Scholarly discourse highlights the tension between the artist’s intention and the viewer’s interpretation. When artists present fragmented or multiple selves, these works challenge stable notions of identity, resisting biographical readings and inviting phenomenological engagement. This transition from representational to conceptual self-portraiture marks a significant evolution in photographic practice, aligning it with broader postmodern critiques of authorship and authenticity.
The following table outlines common conceptual strategies alongside their artistic implementations.
| Conceptual Strategy | Artistic Implementation |
|---|---|
| Constructed identity through archetypes | Costuming and tableau vivant referencing historical or fictional personas |
| Metaphorical objects as psychological extensions | Everyday items recontextualized to symbolize memory, loss, or desire |
| Self-reflexivity about the photographic medium | Inclusion of cameras, mirrors, or darkroom equipment within the frame |
Fragments of Memory in Self-Portraiture
Contemporary self-portraiture increasingly abandons the mirror’s direct reflection in favor of layered narratives. Artists weave together personal archives, found objects, and digital composites to construct multifaceted stories.
This approach treats the image as a palimpsest where past and present coexist.
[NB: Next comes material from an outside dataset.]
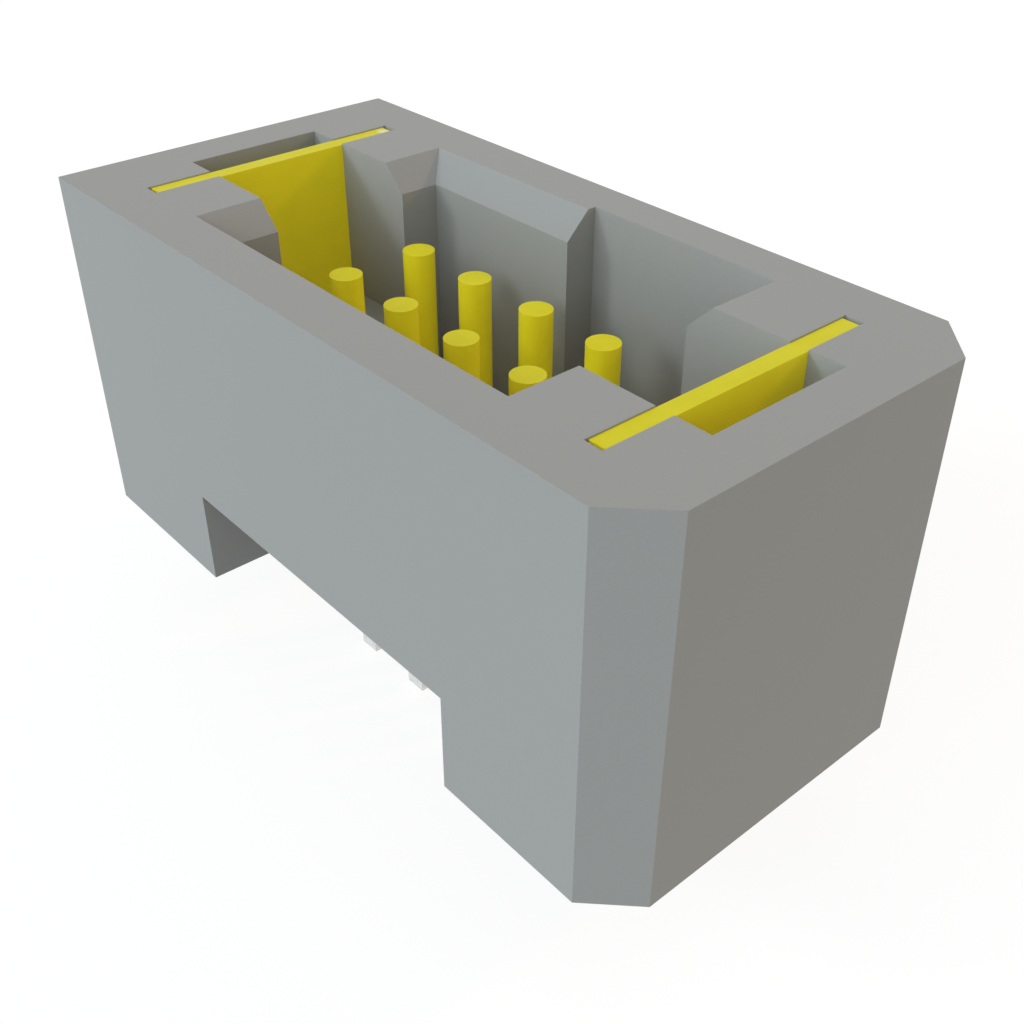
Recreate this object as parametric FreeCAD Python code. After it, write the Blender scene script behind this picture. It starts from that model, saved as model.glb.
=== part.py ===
import FreeCAD, Part

import os

# Shrouded through-hole pin header with two rows of contacts, in millimetres.
# The origin is the centre of the seating plane, where the two feet meet the board.
# +X runs to the end with the bevelled corners, +Y to the wall with the key recess, +Z up.

# Housing body
housing_length = 18.5
housing_width = 9.0
housing_height = 8.8
corner_bevel = 1.0  # on the two upright corners of the +X end

# Relief under the middle, which leaves a foot at each end
relief_length = 9.0
relief_height = 2.4

# Plug cavity
cavity_length = 9.0
cavity_width = 5.4
base_thickness = 1.0  # from the top of the relief to the cavity floor
lead_in = 0.6  # 45 degree slope round the mouth, measured along the top face

# Key recess in the +Y wall of the cavity
key_start = 0.1  # from the middle of the housing, and from there to the cavity's +X end
key_depth = 0.8

# Latch channel, from the cavity past both end plates
channel_width = 3.4
channel_depth = 3.85
end_wall = 1.15  # between the channel and the outside
pocket_length = 0.8  # stretch of channel beyond each end plate

# End plates
plate_thickness = 0.4
plate_width = 6.4
plate_height = 5.75
plate_recess = 0.03  # from the top face down to the plate's top edge
plate_clearance = 0.01  # at each face, between plate and slot
plate_end_clearance = 0.1  # at each end, between plate and slot
barb_height = 0.6
barb_pitch = 0.9
barb_start = 0.5  # from the plate's lower edge to the first barb
barbs_per_end = 2

# Contacts
contacts_per_row = 4
contact_pitch = 2.0
row_spacing = 2.0
contact_diameter = 0.73
contact_exposed = 4.1  # round length that stands above the cavity floor
collar_diameter = 1.1  # press-in collar, level with the cavity floor
collar_height = 0.6
contact_clearance = 0.01  # all round, between contact and base
tail_width = 0.56
tail_thickness = 0.4
tail_length = 3.12  # below the seating plane

# Places that follow from the sizes
cavity_floor = relief_height + base_thickness
collar_bottom = cavity_floor - collar_height
channel_reach = housing_length / 2 - end_wall
slot_thickness = plate_thickness + 2 * plate_clearance
plate_centre = channel_reach - pocket_length - slot_thickness / 2
plate_top = housing_height - plate_recess
plate_bottom = plate_top - plate_height


def rectangle(length, width, x, y, z):
    """Closed level wire, length along X and width along Y, centred on x, y."""
    corners = [(-1, -1), (1, -1), (1, 1), (-1, 1), (-1, -1)]
    return Part.makePolygon(
        [FreeCAD.Vector(x + i * length / 2, y + j * width / 2, z) for i, j in corners]
    )


def upright(length, width, bottom, top, x=0.0, y=0.0):
    """Upright bar of rectangular section, centred on x, y."""
    section = Part.Face(rectangle(length, width, x, y, bottom))
    return section.extrude(FreeCAD.Vector(0, 0, top - bottom))


def swept_profile(points, sweep):
    """Solid made by moving a flat outline along a vector."""
    return Part.Face(Part.makePolygon(points + points[:1])).extrude(sweep)


def contact_places():
    """Names and centres of the contacts, row by row, number 1 at the bevelled end."""
    places = {}
    for row, side in (("front", -1), ("rear", 1)):
        for number in range(contacts_per_row):
            x = ((contacts_per_row - 1) / 2 - number) * contact_pitch
            places[f"{row}_contact_{number + 1}"] = (x, side * row_spacing / 2)
    return places


def body():
    """Housing blank: the side profile with its feet, swept across, with two bevelled corners."""
    half, foot = housing_length / 2, relief_length / 2
    profile = [
        (-half, 0), (-foot, 0), (-foot, relief_height), (foot, relief_height),
        (foot, 0), (half, 0), (half, housing_height), (-half, housing_height),
    ]
    blank = swept_profile(
        [FreeCAD.Vector(x, -housing_width / 2, z) for x, z in profile],
        FreeCAD.Vector(0, housing_width, 0),
    )
    corners = [
        edge for edge in blank.Edges
        if all(abs(v.X - half) < 1e-6 for v in edge.Vertexes)
        and abs(edge.Vertexes[0].Z - edge.Vertexes[-1].Z) > 1e-6
    ]
    return blank.makeChamfer(corner_bevel, corners)


def cavity():
    """Room for the plug, with the sloped mouth mitred at its four corners."""
    shaft = upright(cavity_length, cavity_width, cavity_floor, housing_height)
    lower = rectangle(cavity_length, cavity_width, 0, 0, housing_height - lead_in)
    upper = rectangle(cavity_length + 2 * lead_in, cavity_width + 2 * lead_in, 0, 0, housing_height)
    return shaft.fuse(Part.makeLoft([lower, upper], True, True))


def key_recess():
    """Room for the plug's key: straight at the back, sloped only at the cavity's end."""
    end = cavity_length / 2
    profile = [
        (key_start, cavity_floor), (end, cavity_floor), (end, housing_height - lead_in),
        (end + lead_in, housing_height), (key_start, housing_height),
    ]
    return swept_profile(
        [FreeCAD.Vector(x, 0, z) for x, z in profile],
        FreeCAD.Vector(0, cavity_width / 2 + key_depth, 0),
    )


def latch_channel():
    """Level-floored channel that runs through the cavity and past both end plates."""
    floor = housing_height - channel_depth
    return upright(2 * channel_reach, channel_width, floor, housing_height)


def plate_slot(side):
    """Blind slot that takes an end plate from above, with its floor under the plate."""
    width = plate_width + 2 * plate_end_clearance
    return upright(slot_thickness, width, plate_bottom, housing_height, side * plate_centre)


def contact_hole(x, y):
    """Stepped hole in the base: round for the collar, with the tail's shape below the step."""
    grow = 2 * contact_clearance
    seat = FreeCAD.Vector(x, y, collar_bottom)
    round_hole = Part.makeCylinder(collar_diameter / 2 + contact_clearance, collar_height, seat)
    flat_hole = upright(
        tail_width + grow, tail_thickness + grow, relief_height, collar_bottom, x, y
    )
    return round_hole.fuse(flat_hole)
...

Each layer contributes to a broader autobiographical exploration that resists linear chronology.
By incorporating handwritten letters, family photographs, or fragmented textures, practitioners create multi-layered temporality that mirrors the complexity of memory. Such techniques enable a nuanced examination of how identity forms through accumulated experiences rather than singular moments. The resulting work often defies easy categorization, blending documentary with fiction.
These narrative strategies reposition the viewer as an active participant in meaning-making. Rather than presenting a definitive self, the artist offers a constellation of clues that invite interpretation. The gaps between layers become spaces for emotional resonance, allowing the work to speak to collective experiences while remaining deeply personal. This relational dynamic transforms the portrait from a closed statement into an open, evolving dialogue between creator and audience.
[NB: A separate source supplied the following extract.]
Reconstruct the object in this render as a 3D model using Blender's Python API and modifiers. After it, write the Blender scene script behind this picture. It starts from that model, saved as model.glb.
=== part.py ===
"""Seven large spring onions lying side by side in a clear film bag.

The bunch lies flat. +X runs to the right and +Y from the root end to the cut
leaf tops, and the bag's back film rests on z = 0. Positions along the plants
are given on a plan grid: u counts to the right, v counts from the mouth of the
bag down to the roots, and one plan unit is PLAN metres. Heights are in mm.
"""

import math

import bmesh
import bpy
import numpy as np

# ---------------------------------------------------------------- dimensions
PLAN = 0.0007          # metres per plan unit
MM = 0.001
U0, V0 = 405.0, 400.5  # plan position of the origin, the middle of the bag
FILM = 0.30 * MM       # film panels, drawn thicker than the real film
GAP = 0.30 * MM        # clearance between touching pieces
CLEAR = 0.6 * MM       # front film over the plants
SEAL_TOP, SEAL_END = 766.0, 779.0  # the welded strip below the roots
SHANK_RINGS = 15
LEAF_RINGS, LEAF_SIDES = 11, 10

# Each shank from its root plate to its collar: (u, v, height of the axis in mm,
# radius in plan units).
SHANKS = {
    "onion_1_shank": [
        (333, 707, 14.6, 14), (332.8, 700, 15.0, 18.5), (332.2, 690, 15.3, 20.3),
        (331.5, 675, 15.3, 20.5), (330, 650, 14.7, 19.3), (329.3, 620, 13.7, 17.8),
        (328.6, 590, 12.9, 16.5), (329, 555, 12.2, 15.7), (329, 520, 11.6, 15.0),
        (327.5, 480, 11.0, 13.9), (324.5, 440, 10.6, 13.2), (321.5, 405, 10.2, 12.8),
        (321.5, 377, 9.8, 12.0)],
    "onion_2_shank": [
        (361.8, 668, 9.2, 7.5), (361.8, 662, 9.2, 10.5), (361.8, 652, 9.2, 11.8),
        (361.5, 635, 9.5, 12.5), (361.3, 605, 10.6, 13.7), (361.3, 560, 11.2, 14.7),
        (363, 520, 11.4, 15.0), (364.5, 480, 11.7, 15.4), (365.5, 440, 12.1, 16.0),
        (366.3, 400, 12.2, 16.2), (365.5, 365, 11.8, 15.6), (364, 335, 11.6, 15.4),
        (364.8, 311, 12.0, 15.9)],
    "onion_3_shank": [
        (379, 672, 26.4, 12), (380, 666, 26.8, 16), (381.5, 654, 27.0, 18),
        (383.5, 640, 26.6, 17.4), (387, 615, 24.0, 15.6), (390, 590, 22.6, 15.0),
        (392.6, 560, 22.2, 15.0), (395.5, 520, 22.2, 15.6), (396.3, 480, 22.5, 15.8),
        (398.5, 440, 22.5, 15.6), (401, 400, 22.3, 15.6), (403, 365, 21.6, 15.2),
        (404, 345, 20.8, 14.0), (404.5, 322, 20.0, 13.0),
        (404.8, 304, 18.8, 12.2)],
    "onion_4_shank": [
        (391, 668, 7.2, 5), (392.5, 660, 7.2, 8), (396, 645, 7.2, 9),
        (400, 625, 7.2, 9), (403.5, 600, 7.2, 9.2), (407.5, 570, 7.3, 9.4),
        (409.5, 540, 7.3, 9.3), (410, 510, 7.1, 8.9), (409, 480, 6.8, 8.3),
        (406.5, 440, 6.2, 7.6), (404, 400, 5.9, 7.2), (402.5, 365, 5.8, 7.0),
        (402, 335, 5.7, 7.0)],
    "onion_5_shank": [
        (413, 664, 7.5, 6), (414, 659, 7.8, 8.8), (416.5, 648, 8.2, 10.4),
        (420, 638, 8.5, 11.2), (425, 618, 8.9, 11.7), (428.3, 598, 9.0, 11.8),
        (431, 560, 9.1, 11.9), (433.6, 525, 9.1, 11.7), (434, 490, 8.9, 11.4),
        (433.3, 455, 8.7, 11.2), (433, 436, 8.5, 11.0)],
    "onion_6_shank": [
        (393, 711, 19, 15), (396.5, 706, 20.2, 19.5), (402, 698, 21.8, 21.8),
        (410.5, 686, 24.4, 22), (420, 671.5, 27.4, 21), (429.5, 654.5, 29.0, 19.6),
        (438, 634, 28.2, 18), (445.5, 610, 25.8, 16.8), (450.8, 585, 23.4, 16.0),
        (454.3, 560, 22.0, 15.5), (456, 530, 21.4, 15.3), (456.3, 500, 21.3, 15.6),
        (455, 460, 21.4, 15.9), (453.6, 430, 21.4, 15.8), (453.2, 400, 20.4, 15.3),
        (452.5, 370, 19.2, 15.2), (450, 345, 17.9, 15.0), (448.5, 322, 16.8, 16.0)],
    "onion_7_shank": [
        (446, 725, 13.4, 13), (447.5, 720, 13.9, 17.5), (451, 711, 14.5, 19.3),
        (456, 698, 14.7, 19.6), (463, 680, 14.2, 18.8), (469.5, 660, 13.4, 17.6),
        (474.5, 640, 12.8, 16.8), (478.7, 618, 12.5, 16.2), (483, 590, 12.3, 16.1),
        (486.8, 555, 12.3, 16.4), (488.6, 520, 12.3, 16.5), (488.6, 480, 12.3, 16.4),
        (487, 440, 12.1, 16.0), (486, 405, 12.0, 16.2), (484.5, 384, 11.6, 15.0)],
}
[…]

Common narrative techniques used in layered self-portraits include:
- 🗂️ Archival fusion – blending current portraits with inherited family images
- ✍️ Textual insertion – incorporating handwritten notes or printed poetry
- 💻 Digital layering – using opacity and masking to create spectral presences
- 🏠 Environmental anchoring – situating the self within spaces charged with personal history
Technical Play for Artistic Vision
Technical experimentation in photography moves beyond skill demonstration to become a conceptual tool that reshapes visual narratives. Photographers manipulate focus, exposure, and motion to encode meaning directly into the image, using deliberate technical “errors”—such as blurring, double exposure, or solarization—as expressive devices conveying psychological states or temporal disorientation.
By embracing unconventional camera techniques, artists challenge the medium’s presumed objectivity. Intentional lens aberrations or staged camera movement transform photographs from transparent windows into textured artifacts, aligning with a post‑digital sensibility that values materiality and process as essential components of meaning.
The table below outlines how specific technical choices serve distinct conceptual aims, demonstrating that technique and concept remain inextricably linked in sophisticated self‑portrait practice.
| Technical Choice | Conceptual Effect |
|---|---|
| Extended shutter speed with intentional movement | Implies fragmentation of identity or the passage of time |
| Selective focus that obscures facial features | Shifts emphasis from likeness to environment or symbol |
| In‑camera compositing (multiple exposures) | Visualizes internal psychological multiplicity |
| Extreme lighting contrast (chiaroscuro) | Creates allegorical tension between visibility and concealment |
Such technical interventions enable artists to construct visually coded arguments that operate on both aesthetic and conceptual planes. Mastering these methods allows the photographer to expand the expressive vocabulary of self‑representation beyond conventional portraiture.
Curating a Cohesive Visual Identity
A cohesive body of work emerges not from stylistic uniformity but from a deliberate curatorial framework that governs selection, sequencing, and presentation. Artists must consider how individual images interact within series to construct sustained narratives.
Developing a visual signature involves consistent engagement with specific formal elements—whether a recurring color palette, compositional structure, or conceptual motif. This consistency does not imply repetition but rather establishes a recognizable authorial voice that guides viewer interpretation across disparate images. Curatorial decisions extend to editing: ruthless exclusion of strong but misaligned images preserves the integrity of the larger project.
Key strategies for building cohesive self‑portrait series include:
- 🎨 Serial variation – exploring a single concept through repeated but evolving visual permutations
- 🏛️ Architectural anchoring – using consistent spatial environments to unify disparate subjects
- 🔁 Symbolic recurrence – reintroducing objects, gestures, or colors as leitmotifs
- ⏳ Temporal framing – structuring work around seasonal cycles or ritualized intervals
This curatorial approach transforms a collection of images into a coherent artistic statement that rewards sustained engagement. Ultimately, the curated series functions as a visual argument about identity that no single photograph could fully articulate.